## Task description
Every line in the listing is to be echoed verbatim.

## Material
↓

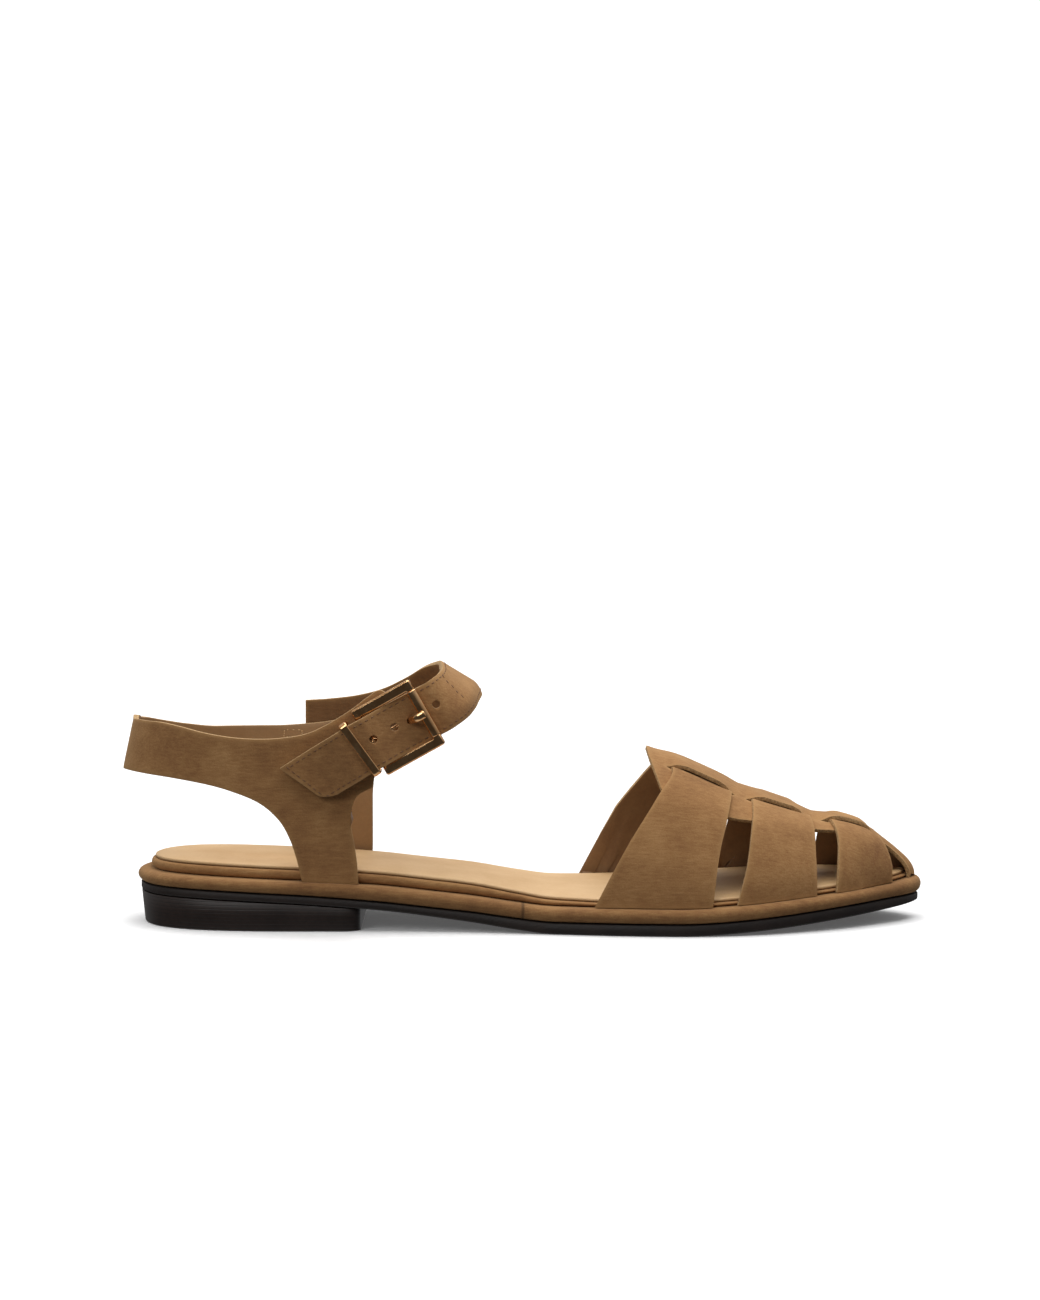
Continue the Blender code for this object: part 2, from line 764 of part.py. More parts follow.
PAST_ROLLER = 2.3 * MM  # straight run of the strap in front of the roller


def quarter_plane():
    """Depth of the quarter's outer face at the buckle."""
    return edge_point(turn_of(0.30), -1, STRAP_STEP).y


def buckle_point(a, b, n):
    """A point in the buckle's axes as a point of the sandal."""
    cos, sin = math.cos(STRAP_SLOPE), math.sin(STRAP_SLOPE)
    return Vector((
        BUCKLE_STATION * SOLE_LENGTH + a * cos - b * sin,
        quarter_plane() - n,
        ankle_height(BUCKLE_HEIGHT) + a * sin + b * cos,
    ))


HINGE_A = FRAME_MIDDLE - (FRAME_LONG - RAIL_WIDE) / 2
ROLLER_A = FRAME_MIDDLE + (FRAME_LONG - RAIL_WIDE) / 2
SPAN = ROLLER_A - HINGE_A
PRONG_HOLE = HINGE_A + 0.771 * SPAN
KEEPER_PLACE = HINGE_A - KEEPER_GAP
TAIL_START = HINGE_A - CHAPE_LONG
HINGE_LEVEL = FIT + KEEPER_BAR + FIT + CHAPE_WALL + FIT + BAR / 2


def frame_level(a):
    """Height above the quarter of the frame's middle plane."""
    return HINGE_LEVEL + (ROLLER_LEVEL - HINGE_LEVEL) * (a - HINGE_A) / (ROLLER_A - HINGE_A)


def sweep(name, path, section, material_used, closed=False):
    """A closed solid swept along path. section(i) gives offsets for the point i."""
    verts, faces = [], []
    for i, point in enumerate(path):
        verts += [point + offset for offset in section(i)]
    ring = len(section(0))
    count = len(path)
    for i in range(count if closed else count - 1):
        j = (i + 1) % count
        for k in range(ring):
            m = (k + 1) % ring
            faces.append((i * ring + k, i * ring + m, j * ring + m, j * ring + k))
    if not closed:
        faces.append(tuple(range(ring)))
        faces.append(tuple((count - 1) * ring + k for k in range(ring)))
    return mesh_object(name, verts, faces, material_used)


def round_path(path, radii, sides, up, closed):
    """Sections of an elliptic bar: radii in the plane of the path and along up."""
    count = len(path)

    def section(i):
        ahead = path[(i + 1) % count] if closed or i + 1 < count else path[i]
        behind = path[i - 1] if closed or i > 0 else path[i]
        along = (ahead - behind).normalized()
        out = along.cross(up).normalized()
        rise = out.cross(along).normalized()
        turns = [2 * math.pi * (k + 0.5) / sides for k in range(sides)]
        return [out * radii[0] * math.cos(t) + rise * radii[1] * math.sin(t) for t in turns]

    return section


def buckle_axis(a, b, n):
    return buckle_point(a, b, n) - buckle_point(0, 0, 0)


def buckle_frame(name, metal):
    """Two rails and the thinner bars they are joined by, in one solid."""
    long, wide = FRAME_LONG - RAIL_WIDE, FRAME_WIDE - RAIL_WIDE
    corner, steps = FRAME_CORNER, 4
    bar_start = wide / 2 - RAIL_WIDE / 2 - RAIL_STEP
    spots = []
    for quadrant, (sa, sb) in enumerate(((1, 1), (-1, 1), (-1, -1), (1, -1))):
        turned = []
        for k in range(steps + 1):
            t = (quadrant + k / steps) * math.pi / 2
            a = sa * (long / 2 - corner) + corner * math.cos(t)
            b = sb * (wide / 2 - corner) + corner * math.sin(t)
            turned.append((a, b, False))
        bar = [(sa * long / 2, sb * (bar_start + RAIL_STEP), False), (sa * long / 2, sb * bar_start, True)]
        spots += turned + bar if sa * sb < 0 else bar[::-1] + turned
    path = []
    for a, b, _ in spots:
        a += FRAME_MIDDLE
        path.append(buckle_point(a, b + FRAME_SHIFT, frame_level(a)))
    normal = buckle_axis(0, 0, 1.0).normalized()
    rails = round_path(path, (RAIL_WIDE / 2, RAIL_DEEP / 2), 8, normal, True)
    thin = round_path(path, (BAR / 2, BAR / 2), 8, normal, True)

    def section(i):
        return thin(i) if spots[i][2] else rails(i)

    return sweep(name, path, section, metal, closed=True)


def roller(name, metal):
    """Tube that turns on the frame's outer bar."""
    half = (FRAME_WIDE - 2 * RAIL_WIDE) / 2 - ROLLER_GAP
    sides = 16
    level = frame_level(ROLLER_A)
    verts, faces = [], []
    rings = ((-half, BAR / 2 + FIT), (-half, ROLLER / 2 - 0.3 * MM), (-half + 0.3 * MM, ROLLER / 2))
    rings += tuple((-b, r) for b, r in rings[::-1])
    for b, radius in rings:
        for k in range(sides):
            t = 2 * math.pi * k / sides
            a = ROLLER_A + radius * math.cos(t)
            verts.append(buckle_point(a, b + FRAME_SHIFT, level + radius * math.sin(t)))
    for i in range(len(rings)):
        j = (i + 1) % len(rings)
        for k in range(sides):
            m = (k + 1) % sides
            faces.append((i * sides + k, i * sides + m, j * sides + m, j * sides + k))
    return mesh_object(name, verts, faces, metal)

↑

## Task solution
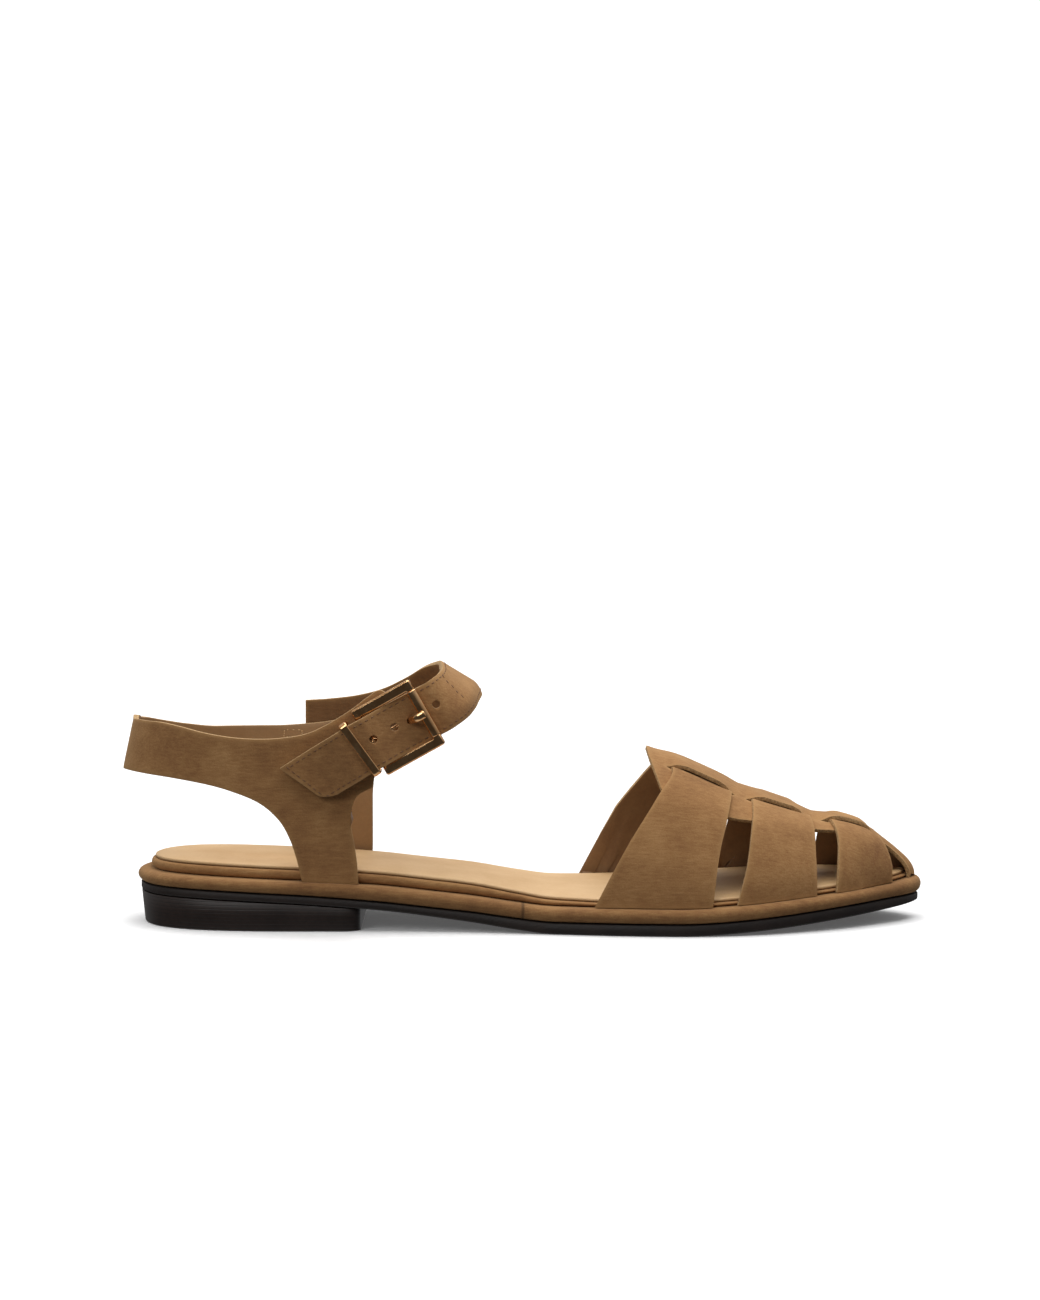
Continue the Blender code for this object: part 2, from line 764 of part.py. More parts follow.
PAST_ROLLER = 2.3 * MM  # straight run of the strap in front of the roller


def quarter_plane():
    """Depth of the quarter's outer face at the buckle."""
    return edge_point(turn_of(0.30), -1, STRAP_STEP).y


def buckle_point(a, b, n):
    """A point in the buckle's axes as a point of the sandal."""
    cos, sin = math.cos(STRAP_SLOPE), math.sin(STRAP_SLOPE)
    return Vector((
        BUCKLE_STATION * SOLE_LENGTH + a * cos - b * sin,
        quarter_plane() - n,
        ankle_height(BUCKLE_HEIGHT) + a * sin + b * cos,
    ))


HINGE_A = FRAME_MIDDLE - (FRAME_LONG - RAIL_WIDE) / 2
ROLLER_A = FRAME_MIDDLE + (FRAME_LONG - RAIL_WIDE) / 2
SPAN = ROLLER_A - HINGE_A
PRONG_HOLE = HINGE_A + 0.771 * SPAN
KEEPER_PLACE = HINGE_A - KEEPER_GAP
TAIL_START = HINGE_A - CHAPE_LONG
HINGE_LEVEL = FIT + KEEPER_BAR + FIT + CHAPE_WALL + FIT + BAR / 2


def frame_level(a):
    """Height above the quarter of the frame's middle plane."""
    return HINGE_LEVEL + (ROLLER_LEVEL - HINGE_LEVEL) * (a - HINGE_A) / (ROLLER_A - HINGE_A)


def sweep(name, path, section, material_used, closed=False):
    """A closed solid swept along path. section(i) gives offsets for the point i."""
    verts, faces = [], []
    for i, point in enumerate(path):
        verts += [point + offset for offset in section(i)]
    ring = len(section(0))
    count = len(path)
    for i in range(count if closed else count - 1):
        j = (i + 1) % count
        for k in range(ring):
            m = (k + 1) % ring
            faces.append((i * ring + k, i * ring + m, j * ring + m, j * ring + k))
    if not closed:
        faces.append(tuple(range(ring)))
        faces.append(tuple((count - 1) * ring + k for k in range(ring)))
    return mesh_object(name, verts, faces, material_used)


def round_path(path, radii, sides, up, closed):
    """Sections of an elliptic bar: radii in the plane of the path and along up."""
    count = len(path)

    def section(i):
        ahead = path[(i + 1) % count] if closed or i + 1 < count else path[i]
        behind = path[i - 1] if closed or i > 0 else path[i]
        along = (ahead - behind).normalized()
        out = along.cross(up).normalized()
        rise = out.cross(along).normalized()
        turns = [2 * math.pi * (k + 0.5) / sides for k in range(sides)]
        return [out * radii[0] * math.cos(t) + rise * radii[1] * math.sin(t) for t in turns]

    return section


def buckle_axis(a, b, n):
    return buckle_point(a, b, n) - buckle_point(0, 0, 0)


def buckle_frame(name, metal):
    """Two rails and the thinner bars they are joined by, in one solid."""
    long, wide = FRAME_LONG - RAIL_WIDE, FRAME_WIDE - RAIL_WIDE
    corner, steps = FRAME_CORNER, 4
    bar_start = wide / 2 - RAIL_WIDE / 2 - RAIL_STEP
    spots = []
    for quadrant, (sa, sb) in enumerate(((1, 1), (-1, 1), (-1, -1), (1, -1))):
        turned = []
        for k in range(steps + 1):
            t = (quadrant + k / steps) * math.pi / 2
            a = sa * (long / 2 - corner) + corner * math.cos(t)
            b = sb * (wide / 2 - corner) + corner * math.sin(t)
            turned.append((a, b, False))
        bar = [(sa * long / 2, sb * (bar_start + RAIL_STEP), False), (sa * long / 2, sb * bar_start, True)]
        spots += turned + bar if sa * sb < 0 else bar[::-1] + turned
    path = []
    for a, b, _ in spots:
        a += FRAME_MIDDLE
        path.append(buckle_point(a, b + FRAME_SHIFT, frame_level(a)))
    normal = buckle_axis(0, 0, 1.0).normalized()
    rails = round_path(path, (RAIL_WIDE / 2, RAIL_DEEP / 2), 8, normal, True)
    thin = round_path(path, (BAR / 2, BAR / 2), 8, normal, True)

    def section(i):
        return thin(i) if spots[i][2] else rails(i)

    return sweep(name, path, section, metal, closed=True)


def roller(name, metal):
    """Tube that turns on the frame's outer bar."""
    half = (FRAME_WIDE - 2 * RAIL_WIDE) / 2 - ROLLER_GAP
    sides = 16
    level = frame_level(ROLLER_A)
    verts, faces = [], []
    rings = ((-half, BAR / 2 + FIT), (-half, ROLLER / 2 - 0.3 * MM), (-half + 0.3 * MM, ROLLER / 2))
    rings += tuple((-b, r) for b, r in rings[::-1])
    for b, radius in rings:
        for k in range(sides):
            t = 2 * math.pi * k / sides
            a = ROLLER_A + radius * math.cos(t)
            verts.append(buckle_point(a, b + FRAME_SHIFT, level + radius * math.sin(t)))
    for i in range(len(rings)):
        j = (i + 1) % len(rings)
        for k in range(sides):
            m = (k + 1) % sides
            faces.append((i * sides + k, i * sides + m, j * sides + m, j * sides + k))
    return mesh_object(name, verts, faces, metal)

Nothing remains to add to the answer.